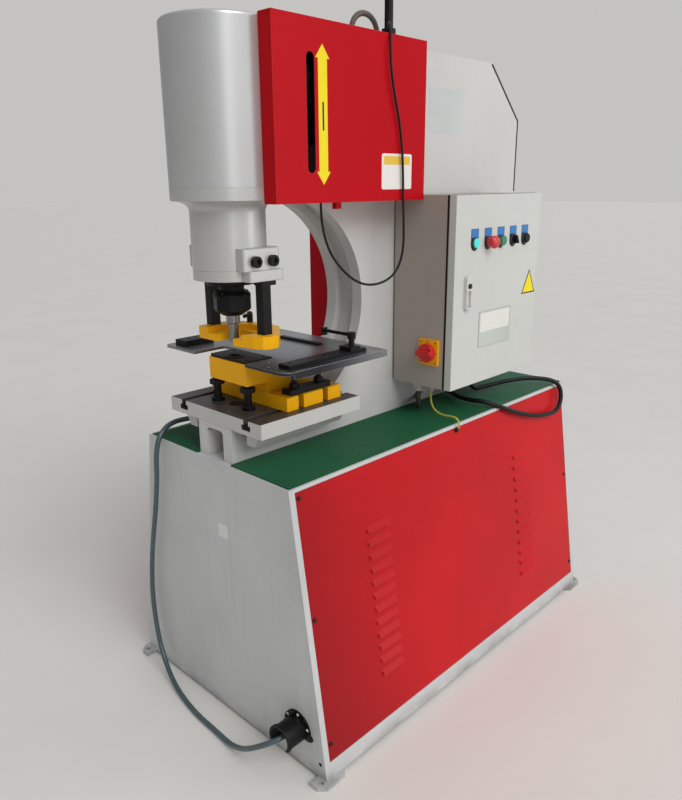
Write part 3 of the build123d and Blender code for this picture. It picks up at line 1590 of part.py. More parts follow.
---
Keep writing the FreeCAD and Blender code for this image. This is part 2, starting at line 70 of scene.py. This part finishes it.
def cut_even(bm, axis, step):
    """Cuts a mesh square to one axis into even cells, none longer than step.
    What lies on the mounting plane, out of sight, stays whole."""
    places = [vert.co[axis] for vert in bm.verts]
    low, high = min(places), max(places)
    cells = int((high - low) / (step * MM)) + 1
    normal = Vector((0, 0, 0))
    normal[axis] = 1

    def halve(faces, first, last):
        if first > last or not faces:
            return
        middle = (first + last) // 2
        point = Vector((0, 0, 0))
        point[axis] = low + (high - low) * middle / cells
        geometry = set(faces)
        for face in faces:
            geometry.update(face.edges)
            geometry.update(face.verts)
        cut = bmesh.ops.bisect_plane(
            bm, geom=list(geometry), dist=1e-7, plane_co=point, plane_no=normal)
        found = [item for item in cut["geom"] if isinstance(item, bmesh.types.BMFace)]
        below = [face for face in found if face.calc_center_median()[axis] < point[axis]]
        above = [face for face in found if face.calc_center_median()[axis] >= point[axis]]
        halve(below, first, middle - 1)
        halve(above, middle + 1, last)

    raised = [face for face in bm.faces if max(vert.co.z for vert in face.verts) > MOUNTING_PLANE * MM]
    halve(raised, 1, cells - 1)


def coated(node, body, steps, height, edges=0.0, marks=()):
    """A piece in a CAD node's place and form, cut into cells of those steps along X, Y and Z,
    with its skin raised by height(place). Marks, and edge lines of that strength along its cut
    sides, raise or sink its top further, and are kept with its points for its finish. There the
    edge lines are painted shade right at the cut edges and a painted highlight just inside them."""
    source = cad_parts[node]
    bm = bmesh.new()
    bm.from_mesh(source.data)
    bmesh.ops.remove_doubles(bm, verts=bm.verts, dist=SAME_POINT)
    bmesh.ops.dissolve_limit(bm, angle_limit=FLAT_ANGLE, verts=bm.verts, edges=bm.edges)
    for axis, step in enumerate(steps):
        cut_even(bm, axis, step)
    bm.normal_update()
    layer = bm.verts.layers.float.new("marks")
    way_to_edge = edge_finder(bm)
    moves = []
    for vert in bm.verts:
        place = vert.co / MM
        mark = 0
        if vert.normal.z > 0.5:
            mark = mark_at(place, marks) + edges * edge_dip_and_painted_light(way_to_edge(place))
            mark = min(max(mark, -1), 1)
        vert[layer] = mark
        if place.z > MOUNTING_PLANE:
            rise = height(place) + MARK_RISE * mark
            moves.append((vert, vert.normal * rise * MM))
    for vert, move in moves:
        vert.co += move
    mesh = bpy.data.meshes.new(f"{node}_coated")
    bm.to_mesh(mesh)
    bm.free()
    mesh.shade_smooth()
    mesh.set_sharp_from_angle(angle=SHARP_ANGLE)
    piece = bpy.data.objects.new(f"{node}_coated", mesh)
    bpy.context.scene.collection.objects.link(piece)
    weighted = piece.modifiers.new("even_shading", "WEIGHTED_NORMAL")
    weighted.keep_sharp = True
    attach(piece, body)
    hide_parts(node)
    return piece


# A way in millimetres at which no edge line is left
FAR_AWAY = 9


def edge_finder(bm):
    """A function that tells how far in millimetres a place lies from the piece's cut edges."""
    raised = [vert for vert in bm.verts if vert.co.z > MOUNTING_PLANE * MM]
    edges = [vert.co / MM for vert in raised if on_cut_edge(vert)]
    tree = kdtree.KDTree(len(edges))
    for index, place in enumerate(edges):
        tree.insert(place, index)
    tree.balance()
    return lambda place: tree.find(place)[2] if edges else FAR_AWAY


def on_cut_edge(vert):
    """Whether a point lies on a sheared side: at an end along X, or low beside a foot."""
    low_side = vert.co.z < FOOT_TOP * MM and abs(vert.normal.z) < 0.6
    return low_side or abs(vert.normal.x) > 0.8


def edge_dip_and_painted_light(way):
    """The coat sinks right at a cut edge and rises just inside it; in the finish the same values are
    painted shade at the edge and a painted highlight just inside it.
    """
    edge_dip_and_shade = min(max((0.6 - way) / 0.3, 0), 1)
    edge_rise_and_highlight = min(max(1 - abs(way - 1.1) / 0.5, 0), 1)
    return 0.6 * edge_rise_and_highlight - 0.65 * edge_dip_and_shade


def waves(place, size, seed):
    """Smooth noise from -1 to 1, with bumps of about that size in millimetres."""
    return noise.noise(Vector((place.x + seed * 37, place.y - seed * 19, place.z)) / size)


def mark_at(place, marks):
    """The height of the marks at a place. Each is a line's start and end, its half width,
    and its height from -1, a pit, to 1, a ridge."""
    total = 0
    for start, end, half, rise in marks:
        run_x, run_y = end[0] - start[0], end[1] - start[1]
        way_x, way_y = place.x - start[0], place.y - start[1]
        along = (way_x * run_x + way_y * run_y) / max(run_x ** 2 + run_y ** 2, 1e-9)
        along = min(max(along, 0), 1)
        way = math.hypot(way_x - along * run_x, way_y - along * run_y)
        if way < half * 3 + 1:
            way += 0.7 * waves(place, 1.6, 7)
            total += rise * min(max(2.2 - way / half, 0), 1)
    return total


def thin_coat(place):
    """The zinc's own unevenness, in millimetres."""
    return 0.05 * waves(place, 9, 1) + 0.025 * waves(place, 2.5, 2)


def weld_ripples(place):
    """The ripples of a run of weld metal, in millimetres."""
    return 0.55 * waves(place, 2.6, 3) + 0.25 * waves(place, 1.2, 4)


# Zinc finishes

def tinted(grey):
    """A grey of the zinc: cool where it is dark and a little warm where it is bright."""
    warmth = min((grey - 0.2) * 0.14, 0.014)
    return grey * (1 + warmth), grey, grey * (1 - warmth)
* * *
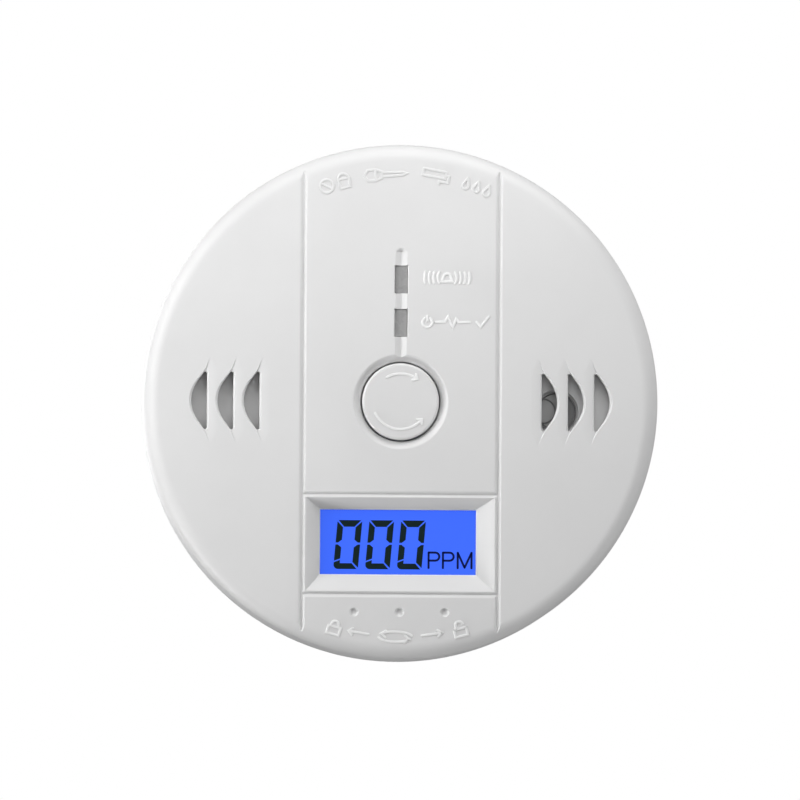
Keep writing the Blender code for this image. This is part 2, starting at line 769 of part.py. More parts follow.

* **The request**
Emit only the lines from the one containing "attach(piece, body)" through the one containing "return noise.noise(Vector((place.x +", copied exactly.

* **Answer to this exercise**
    attach(piece, body)
    hide_parts(node)
    return piece


# A way in millimetres at which no edge line is left
FAR_AWAY = 9


def edge_finder(bm):
    """A function that tells how far in millimetres a place lies from the piece's cut edges."""
    raised = [vert for vert in bm.verts if vert.co.z > MOUNTING_PLANE * MM]
    edges = [vert.co / MM for vert in raised if on_cut_edge(vert)]
    tree = kdtree.KDTree(len(edges))
    for index, place in enumerate(edges):
        tree.insert(place, index)
    tree.balance()
    return lambda place: tree.find(place)[2] if edges else FAR_AWAY


def on_cut_edge(vert):
    """Whether a point lies on a sheared side: at an end along X, or low beside a foot."""
    low_side = vert.co.z < FOOT_TOP * MM and abs(vert.normal.z) < 0.6
    return low_side or abs(vert.normal.x) > 0.8


def edge_dip_and_painted_light(way):
    """The coat sinks right at a cut edge and rises just inside it; in the finish the same values are
    painted shade at the edge and a painted highlight just inside it.
    """
    edge_dip_and_shade = min(max((0.6 - way) / 0.3, 0), 1)
    edge_rise_and_highlight = min(max(1 - abs(way - 1.1) / 0.5, 0), 1)
    return 0.6 * edge_rise_and_highlight - 0.65 * edge_dip_and_shade


def waves(place, size, seed):
    """Smooth noise from -1 to 1, with bumps of about that size in millimetres."""
    return noise.noise(Vector((place.x + seed * 37, place.y - seed * 19, place.z)) / size)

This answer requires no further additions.